Wednesday, July 14, 2010

Lunch bunch remembers Fred Bochert


Former printer Fred Bochert's death at age 92 was one of many topics discussed at the monthly Papa \Joe's restaurant lunch today. Donovan Funeral Home is in charge of arrangements.

Newsroom retiree Tom Moore, who spent a lot of time in Composing room, recalls Fred as being the
copy-cutter -- his obituary described his role as supervising in the Composing Room. For those who don't remember hot type, that means Fred took a long story, which a reporter had typed on paper and an editor had edited on that same paper, and cut it up into several pieces. That way the story would be finished much faster than if only one typesetter set the entire story. Then the segments of the story would be put together on a galley, a tray that held the type.

It's a long way from today's story typed by a reporter on his computer and goes through editors, headline-writer and a page layout artist before it shows up on a finished page.

As for Tom, he was wearing his new glasses after cataract surgery on his left eye. He also had a new camera to show off, which takes a single panarama photo as Tom scanned the other BJ folks at the table.

For the third straight month seven people showed up for the lunch. In addition to Tom Moore, attendees were engraving's Pat Dougherty, printers Joe Catalano, Cal Deshong, Carl Nelson, Gene McClellan and newsroom retiree John Olesky.

If you want to attend, be at Papa Joe's on Akron-Peninsula Road and Portage Trail Extension at 1 p.m. on the second Wednesday of each month.

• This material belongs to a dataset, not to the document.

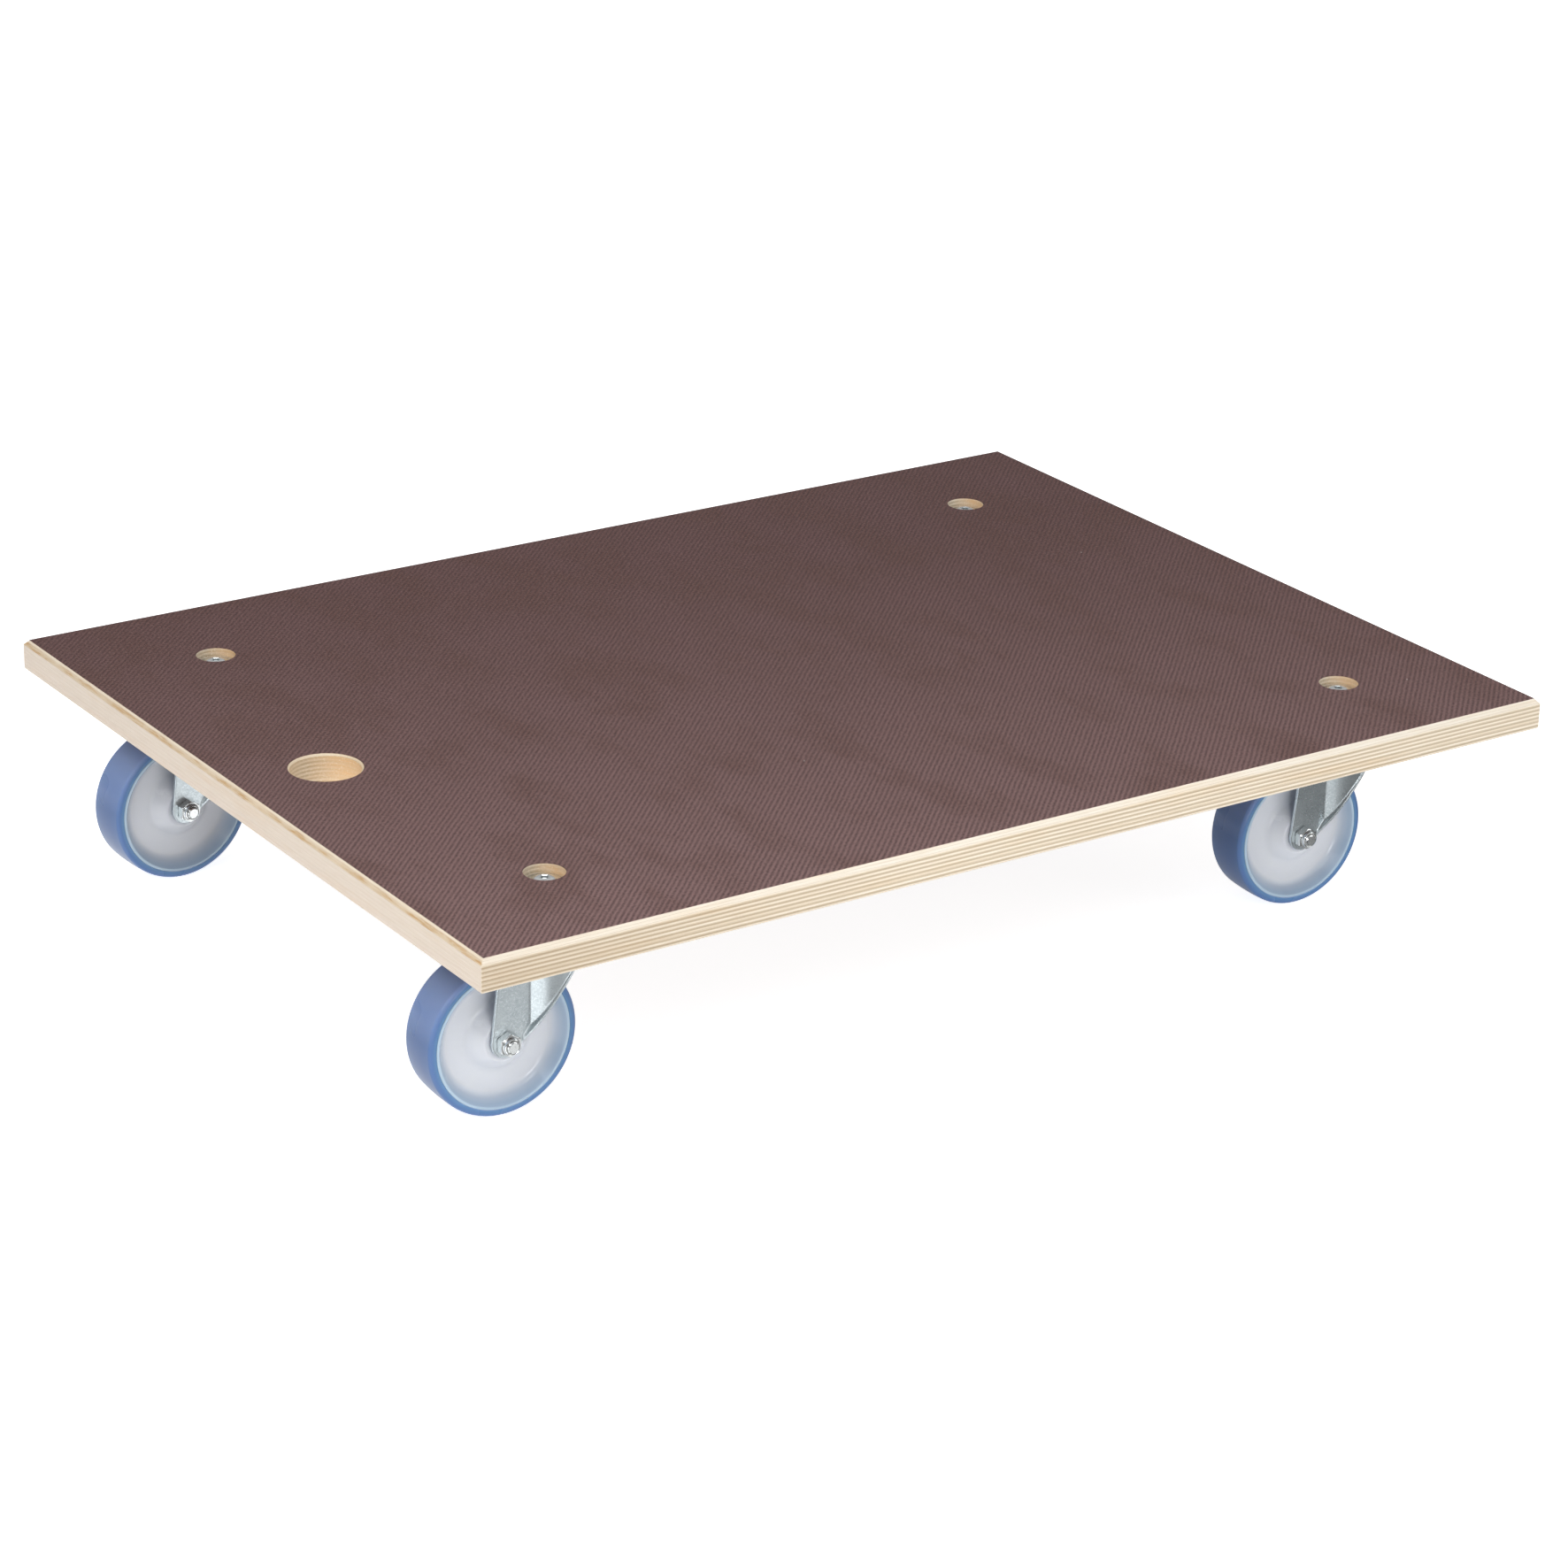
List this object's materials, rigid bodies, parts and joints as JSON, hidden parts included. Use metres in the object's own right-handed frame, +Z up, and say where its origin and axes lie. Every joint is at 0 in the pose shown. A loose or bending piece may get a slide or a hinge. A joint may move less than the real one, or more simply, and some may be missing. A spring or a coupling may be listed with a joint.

Click on the headline to see photos of the July attendees, including Tom's panarama photo.

1 comment:

Anonymous said...

This was so interesting. I am Fred's granddaughter. I used to ask him what he did at the Beacon, but he never really described it very well. He did used tell me that he yelled at sports reporters, because they were always late.
I am a newspaper adviser at GlenOak High School in Canton, so I have been in the Beacon Journal's offices a few times in the past years for work. When I told him what had happened to the composing room he just laughed.